### OBJECTIVE
Copy every line from the material below that holds "only".

### RECORDS SHOWN

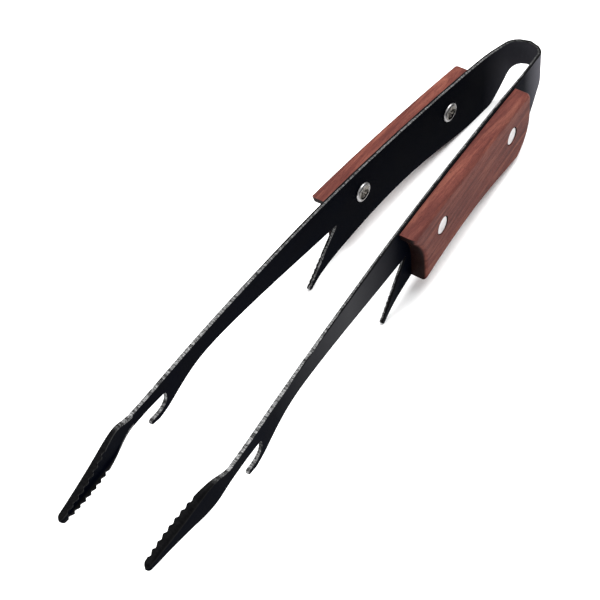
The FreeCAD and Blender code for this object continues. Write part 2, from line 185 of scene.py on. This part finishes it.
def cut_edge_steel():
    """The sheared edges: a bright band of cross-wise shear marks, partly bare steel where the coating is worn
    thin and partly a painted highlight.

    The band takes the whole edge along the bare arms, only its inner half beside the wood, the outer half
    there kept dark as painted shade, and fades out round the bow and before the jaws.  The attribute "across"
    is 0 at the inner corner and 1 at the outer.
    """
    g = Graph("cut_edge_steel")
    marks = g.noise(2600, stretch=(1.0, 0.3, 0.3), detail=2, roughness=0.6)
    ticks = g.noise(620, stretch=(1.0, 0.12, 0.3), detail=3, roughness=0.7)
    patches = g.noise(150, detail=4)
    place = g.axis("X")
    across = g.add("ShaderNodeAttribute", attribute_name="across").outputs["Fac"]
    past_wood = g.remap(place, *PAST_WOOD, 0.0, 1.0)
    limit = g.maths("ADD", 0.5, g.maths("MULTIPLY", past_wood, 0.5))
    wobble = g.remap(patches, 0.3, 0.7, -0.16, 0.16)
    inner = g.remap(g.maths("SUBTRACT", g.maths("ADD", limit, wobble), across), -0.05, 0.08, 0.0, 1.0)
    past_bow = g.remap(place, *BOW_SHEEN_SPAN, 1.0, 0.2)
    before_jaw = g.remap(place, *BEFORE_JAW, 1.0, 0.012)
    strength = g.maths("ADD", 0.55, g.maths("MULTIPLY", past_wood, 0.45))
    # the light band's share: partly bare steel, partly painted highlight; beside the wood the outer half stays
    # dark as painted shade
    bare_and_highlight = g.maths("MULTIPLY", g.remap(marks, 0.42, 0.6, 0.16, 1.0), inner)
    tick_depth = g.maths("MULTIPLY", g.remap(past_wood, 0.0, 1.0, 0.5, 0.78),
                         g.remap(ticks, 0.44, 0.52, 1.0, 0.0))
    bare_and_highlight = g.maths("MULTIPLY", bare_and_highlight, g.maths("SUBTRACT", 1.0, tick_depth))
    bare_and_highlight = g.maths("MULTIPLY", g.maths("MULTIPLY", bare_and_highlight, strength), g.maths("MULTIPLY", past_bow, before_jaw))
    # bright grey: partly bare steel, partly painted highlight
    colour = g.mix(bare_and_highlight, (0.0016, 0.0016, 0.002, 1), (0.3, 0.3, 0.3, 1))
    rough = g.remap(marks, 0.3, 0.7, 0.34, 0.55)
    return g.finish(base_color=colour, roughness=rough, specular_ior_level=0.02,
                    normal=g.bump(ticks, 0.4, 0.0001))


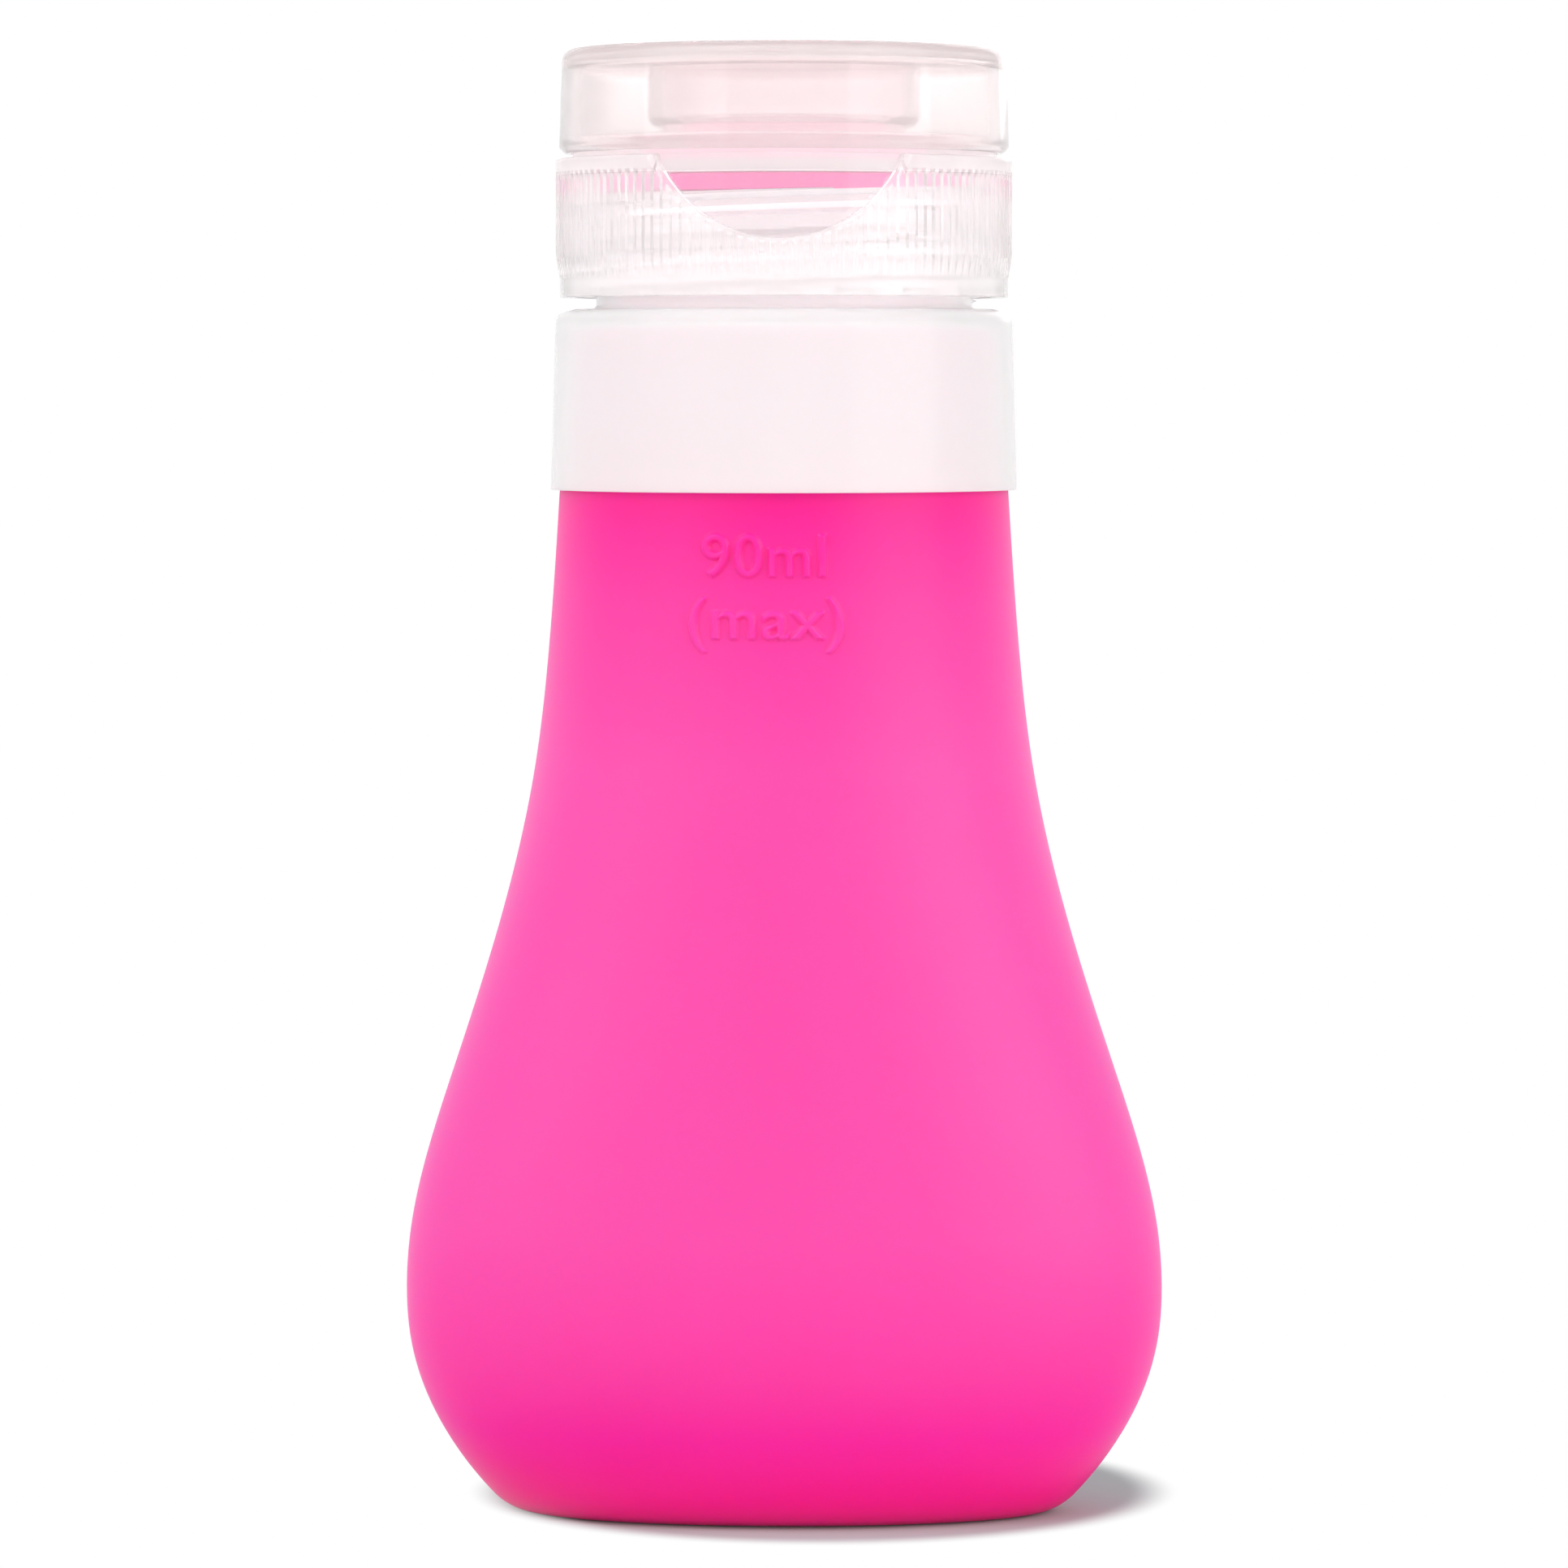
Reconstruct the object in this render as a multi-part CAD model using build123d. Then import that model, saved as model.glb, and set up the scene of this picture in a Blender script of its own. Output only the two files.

### THE REPLY
    The band takes the whole edge along the bare arms, only its inner half beside the wood, the outer half
Reconstruct the object in this render as a multi-part CAD model using build123d. Then import that model, saved as model.glb, and set up the scene of this picture in a Blender script of its own. Output only the two files.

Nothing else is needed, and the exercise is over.